Com duas rodas rudimentares, a carroça é feita amarrada a paus fortes. O transporte facilitado, o homem bem humorado e o trabalho homenageado. Logo carroças mais elegantes puxadas por elefantes, bois e cavalos, levam e trazem as pessoas em pequenos e grandes trajetos deixando as distâncias em segundo plano.
O progresso pouco a pouco vai chegando e ficando, moldando os ambientes agora proeminentes e bonitos. Os indivíduos constroem casas, fabricam carroças fazem troças, são bem humorados, alguns são namorados outros casados, solteiros sem travesseiros, mas guerreiros e altaneiros.

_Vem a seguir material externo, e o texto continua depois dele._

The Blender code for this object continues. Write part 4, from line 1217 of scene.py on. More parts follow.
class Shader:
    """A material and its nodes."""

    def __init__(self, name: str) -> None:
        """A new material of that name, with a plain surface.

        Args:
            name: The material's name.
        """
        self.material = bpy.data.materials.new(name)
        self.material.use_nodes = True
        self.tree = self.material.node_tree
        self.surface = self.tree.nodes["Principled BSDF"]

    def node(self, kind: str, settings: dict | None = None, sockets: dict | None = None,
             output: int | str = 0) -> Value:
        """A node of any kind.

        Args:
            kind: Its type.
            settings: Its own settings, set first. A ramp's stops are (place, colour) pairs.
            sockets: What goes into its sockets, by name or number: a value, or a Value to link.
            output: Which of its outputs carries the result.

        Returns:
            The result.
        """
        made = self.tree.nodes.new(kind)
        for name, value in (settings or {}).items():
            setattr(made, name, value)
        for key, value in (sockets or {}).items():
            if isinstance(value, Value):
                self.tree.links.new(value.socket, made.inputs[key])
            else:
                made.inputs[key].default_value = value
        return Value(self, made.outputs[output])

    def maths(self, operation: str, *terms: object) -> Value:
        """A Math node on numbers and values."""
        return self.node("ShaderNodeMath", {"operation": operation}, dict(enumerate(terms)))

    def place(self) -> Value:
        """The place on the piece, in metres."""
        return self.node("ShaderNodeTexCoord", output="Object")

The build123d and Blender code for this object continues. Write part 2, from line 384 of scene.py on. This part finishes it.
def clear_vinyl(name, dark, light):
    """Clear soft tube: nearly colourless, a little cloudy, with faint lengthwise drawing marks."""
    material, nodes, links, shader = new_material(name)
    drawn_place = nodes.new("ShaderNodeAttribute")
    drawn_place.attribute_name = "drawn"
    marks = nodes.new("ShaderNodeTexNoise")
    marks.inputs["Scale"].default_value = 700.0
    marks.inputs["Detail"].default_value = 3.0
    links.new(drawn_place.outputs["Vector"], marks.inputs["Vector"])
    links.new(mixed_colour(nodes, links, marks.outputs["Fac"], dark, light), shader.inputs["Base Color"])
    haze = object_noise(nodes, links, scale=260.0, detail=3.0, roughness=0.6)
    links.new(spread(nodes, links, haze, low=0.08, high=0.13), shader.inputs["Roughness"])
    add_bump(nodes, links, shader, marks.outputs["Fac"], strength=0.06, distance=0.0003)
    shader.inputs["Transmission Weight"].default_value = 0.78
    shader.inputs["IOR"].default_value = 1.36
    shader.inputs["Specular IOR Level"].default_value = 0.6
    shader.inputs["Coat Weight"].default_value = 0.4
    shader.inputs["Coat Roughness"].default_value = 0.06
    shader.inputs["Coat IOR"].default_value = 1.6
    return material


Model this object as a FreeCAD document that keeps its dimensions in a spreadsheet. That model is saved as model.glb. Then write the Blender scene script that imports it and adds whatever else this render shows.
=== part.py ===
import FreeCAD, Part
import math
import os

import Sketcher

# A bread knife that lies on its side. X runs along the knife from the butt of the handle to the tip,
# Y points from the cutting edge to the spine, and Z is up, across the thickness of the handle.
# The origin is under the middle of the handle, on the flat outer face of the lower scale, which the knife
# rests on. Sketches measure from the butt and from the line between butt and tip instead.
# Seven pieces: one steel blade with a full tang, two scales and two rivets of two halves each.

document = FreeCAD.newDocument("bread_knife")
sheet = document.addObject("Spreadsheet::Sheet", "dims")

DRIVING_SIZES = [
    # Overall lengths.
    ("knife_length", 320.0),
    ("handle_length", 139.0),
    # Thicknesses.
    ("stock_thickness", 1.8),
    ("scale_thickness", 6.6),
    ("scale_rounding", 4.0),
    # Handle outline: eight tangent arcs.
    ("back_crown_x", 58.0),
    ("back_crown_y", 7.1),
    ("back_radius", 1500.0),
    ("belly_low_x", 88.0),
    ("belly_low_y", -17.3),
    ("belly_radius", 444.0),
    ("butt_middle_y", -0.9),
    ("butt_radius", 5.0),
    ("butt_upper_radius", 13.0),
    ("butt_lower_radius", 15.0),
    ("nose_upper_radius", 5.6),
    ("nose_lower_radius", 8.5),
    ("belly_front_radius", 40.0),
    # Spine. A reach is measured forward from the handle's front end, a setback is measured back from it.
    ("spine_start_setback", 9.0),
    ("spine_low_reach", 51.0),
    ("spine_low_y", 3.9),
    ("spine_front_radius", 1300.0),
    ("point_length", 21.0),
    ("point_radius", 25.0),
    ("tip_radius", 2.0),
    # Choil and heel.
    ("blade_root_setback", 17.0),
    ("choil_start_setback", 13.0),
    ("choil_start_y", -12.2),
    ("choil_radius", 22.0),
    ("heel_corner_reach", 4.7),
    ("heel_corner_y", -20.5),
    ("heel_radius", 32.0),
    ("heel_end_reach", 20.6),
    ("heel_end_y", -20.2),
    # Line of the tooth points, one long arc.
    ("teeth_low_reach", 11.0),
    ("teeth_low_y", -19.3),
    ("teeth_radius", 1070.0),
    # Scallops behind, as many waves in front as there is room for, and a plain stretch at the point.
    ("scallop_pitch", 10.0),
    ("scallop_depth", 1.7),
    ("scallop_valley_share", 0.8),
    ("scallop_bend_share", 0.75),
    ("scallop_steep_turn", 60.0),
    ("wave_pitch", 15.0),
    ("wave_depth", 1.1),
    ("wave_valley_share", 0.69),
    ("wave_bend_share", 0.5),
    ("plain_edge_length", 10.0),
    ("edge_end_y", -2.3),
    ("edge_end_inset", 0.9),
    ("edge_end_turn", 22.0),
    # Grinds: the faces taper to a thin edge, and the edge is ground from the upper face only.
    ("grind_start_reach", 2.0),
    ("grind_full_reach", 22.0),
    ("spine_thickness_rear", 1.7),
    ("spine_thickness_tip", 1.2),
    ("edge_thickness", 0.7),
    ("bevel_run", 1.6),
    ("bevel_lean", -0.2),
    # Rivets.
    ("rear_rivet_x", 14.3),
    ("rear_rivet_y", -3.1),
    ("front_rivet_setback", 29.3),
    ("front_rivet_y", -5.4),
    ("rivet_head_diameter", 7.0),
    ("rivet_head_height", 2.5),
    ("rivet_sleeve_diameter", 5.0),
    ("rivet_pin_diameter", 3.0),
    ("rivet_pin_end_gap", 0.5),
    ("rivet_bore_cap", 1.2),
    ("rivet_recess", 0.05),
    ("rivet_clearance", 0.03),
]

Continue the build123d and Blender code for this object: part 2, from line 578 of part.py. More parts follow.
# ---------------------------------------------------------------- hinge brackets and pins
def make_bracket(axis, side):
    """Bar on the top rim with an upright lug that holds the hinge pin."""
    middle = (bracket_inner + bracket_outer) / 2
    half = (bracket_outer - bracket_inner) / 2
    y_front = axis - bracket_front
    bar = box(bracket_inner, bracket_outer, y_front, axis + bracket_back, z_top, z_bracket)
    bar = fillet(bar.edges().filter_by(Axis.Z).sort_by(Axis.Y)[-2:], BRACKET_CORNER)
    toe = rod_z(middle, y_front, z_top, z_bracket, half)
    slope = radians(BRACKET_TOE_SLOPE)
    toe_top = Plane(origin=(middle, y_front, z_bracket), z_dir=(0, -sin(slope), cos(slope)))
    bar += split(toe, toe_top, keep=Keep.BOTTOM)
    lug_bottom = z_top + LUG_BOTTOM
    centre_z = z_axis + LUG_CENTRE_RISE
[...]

Desenvolvem armas, fazem sandálias, vestimenta, plantam e colhem regularmente, trocam mercadorias, se metem em folias uns com os outros, se conhecem, alguns padecem porque não se enturmam. Conhecem os maus vizinhos, mas mexendo os pauzinhos os levam no bico, convidam para subir no pico para avistar o mar e combinar a pescaria que levaria a uma maior amizade.
O tempo passou lento, mas passou e como dizemos hoje “o tempo é o melhor remédio para tudo”. Agora tem gente habilidosa que faz coisas interessantes, bem melhores do que dantes.
A música é um benefício que todos apreciam. Assoprar um caramujo, ou um pau fino bem oco, deixa o menino louco para achar outros barulhos, e no embrulho de tudo outros sons são encontrados.
Acabo de imaginar a estrutura interna elementar da consciência humana que reflete a relação do homem com a natureza e com os outros homens, nas condições da comunidade primitiva.
Nesta lasca da Pré-História percebo a evolução, tudo mudou, o homem se politizou. E hoje as mentes brilhantes inventam remédios, moram em prédios, constroem com tecnologia, mas alguns não prestigiam a história lenta da transformação do Planeta, seus seres vivos e os inertes.